In occasione della mostra ANDO GILARDI REPORTER. ITALIA 1950-1962 a cura di Daniela Giordi
Giovedì 11 aprile alle 18 Sala 1 GAM
Ingresso libero fino a esaurimento posti
"...Si chiamava Ando Gilardi." "È morto?" "Non è chiaro..." (da Meglio ladro che fotografo)
Chi è stato Ando Gilardi? Storico eretico di tutte le fotografie mai ritenute degne di storia, cultore e archivista dell’immagine umile, moltiplicata e anonima, fondatore e sfondatore di riviste memorabili e irriverenti, pare se ne sia andato cinque anni fa a novant'anni ben vissuti, nella sua casa di Ponzone, nell'Alessandrino, sulla sedia a rotelle dove troneggiava da tempo, barba da patriarca e caffetano da guru, sempre meno mobile nel corpo e sempre più agile di mente. Diceva di sé: "meglio ladro che fotografo" ma è stato il grande Lupin, il ladro gentiluomo della fotografia e della fotologia italiana, il Robin Hood che ha trafugato l'eredità di Daguerre dai saloni e dai soloni delle accademie per restituirla a tutti, soprattutto ai suoi veri eroi, i magnifici randagi anonimi della fotografia povera e di strada, i reietti, i sottoproletari delle figurine sottobanco, maleducate e irriverenti. Senza la sua imprescindibile Storia sociale della fotografia, uscita nel 1976 e tuttora in libreria, la sua sfrontata Storia infame della fotografia pornografica, il suo Wanted! dedicato a quella criminale, la nostra cultura dell'immagine sarebbe solo un noioso canone di busti da museo. In occasione della mostra che riscopre il suo lavoro di “fotografo scalzo”, di cui si pentì e si pentì di essersi pentito, torniamo sui suoi passi per cercare di incontrarlo, capirlo, ricordarlo a chi lo ha apprezzato e seguito e anche a chi, ancora oggi, ne ha fastidio perché ha paura che la sua visione della fotografia metta in crisi troppi comodi luoghi comuni.
Michele Smargiassi Sono nato prevalentemente nel forlivese, verso la metà del secolo scorso (l’8 ottobre del 1957). Con mia grande sorpresa faccio il giornalista, che era il mio sogno da bambino: mentre adesso che sono giornalista, di mestiere vorrei fare il bambino. Mi sono laureato in Storia contemporanea all'Università di Bologna con una tesi sulle trasformazioni urbanistiche viste attraverso l’occhio della cartolina illustrata. Dal 1982 ho lavorato a l’Unità, poi dal 1989 a La Repubblica, testata per cui scrivo di società, cultura e, se proprio devo, anche di politica.

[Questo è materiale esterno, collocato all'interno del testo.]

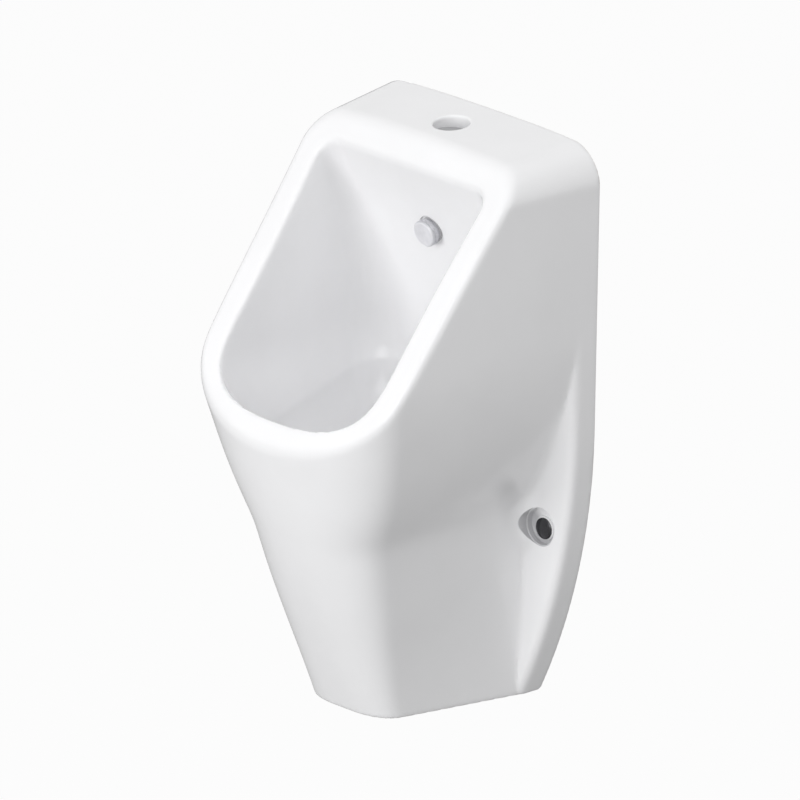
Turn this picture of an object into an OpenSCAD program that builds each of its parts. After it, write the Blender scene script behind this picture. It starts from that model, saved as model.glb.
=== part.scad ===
// Wall-hung urinal with its inlet, waste, trap and side fixings. Units are mm.
// X is to the right, Y is towards the wall (wall plane y = 0), Z is up from the base.

/* [Ceramic body] */
// overall width at the wall
body_w = 305; // [290:1:330]
// overall depth, wall to lip
body_d = 290; // [275:1:320]
// overall height
body_h = 562; // [540:1:600]
// wall thickness of the ceramic
wall = 11; // [9:0.5:12]
// thickness of the back plate
plate_t = 30; // [26:1:34]

/* [Water inlet] */
// diameter of the hole in the top
inlet_hole_d = 35; // [32:0.5:38]
// distance of the inlet hole from the wall
inlet_y = 49.4; // [48:0.2:51]
// outer diameter of the inlet tube
inlet_tube_d = 20; // [18:0.5:20]
// diameter of the spray head
nozzle_d = 27; // [24:0.5:30]
// downward tilt of the spray head in degrees
nozzle_tilt = 14; // [10:1:18]

/* [Side fixings] */
// distance of each fixing hole from the edge of the back plate
fix_inset = 41.5; // [40:0.5:44]
// height of the fixing holes above the base
fix_z = 175; // [170:1:180]
// diameter of the fixing holes
fix_hole_d = 16; // [14:0.5:18]
// diameter of the recess around each fixing
recess_d = 36; // [34:0.5:38]
// height of the middle of the recess above the fixing hole
recess_up = 3; // [2:0.5:4]
// depth of the recess behind the face of the back plate
recess_deep = 7; // [6:0.5:8]
// diameter of the chrome cap
cap_d = 21; // [20:0.5:24]

/* [Waste and trap] */
// distance of the waste hole from the wall
waste_y = 122; // [118:1:126]
// outer diameter of the waste tube
waste_d = 44; // [42:1:46]
// outer diameter of the trap body
trap_d = 64; // [62:1:66]
// drop from the floor of the bowl to the middle of the outlet pipe
outlet_drop = 90; // [86:1:94]
// outer diameter of the outlet pipe
outlet_d = 40; // [38:1:42]

/* [Hidden] */
$fn = 64;

// scale of the shape tables, which are written for 305 x 290 x 562
kx = body_w / 305;
ky = body_d / 290;
kz = body_h / 562;

// rim plane: through the crease and the lip
crease_v = 90.3 * ky;
crease_z = 552.5 * kz;
lip_v = 290 * ky;
lip_z = 290.5 * kz;
rim_a = atan2(crease_z - lip_z, lip_v - crease_v);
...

Mi occupo da quasi trent’anni di fotografia e cultura visuale. Nel 2009 ho creato e gestisco tuttora il blog Fotocrazia. Oltre a testi per mostre, articoli, cataloghi, riviste e volumi collettivi, prefazioni e postfazioni, ho scritto alcuni libri tra cui Un’autentica bugia. La fotografia, il vero, il falso, Contrasto, 2009); Ora che ci penso. La storia dimenticata delle cose quotidiane (Dalai, 2011); il saggio La famiglia foto-genica per gli Annali della Storia d’Italia Einaudi (2004). Presso DeriveApprodi è uscito nel 2015, nella raccolta Etica e fotografia, il mio saggio "Bugie dell'elocutio". Faccio parte del direttivo della Sisf – Società Italiana di Studi di Fotografia, del comitato scientifico del Centro italiano per la fotografia d’autore di Bibbiena e del comitato scientifico della Fondazione Nino Migliori.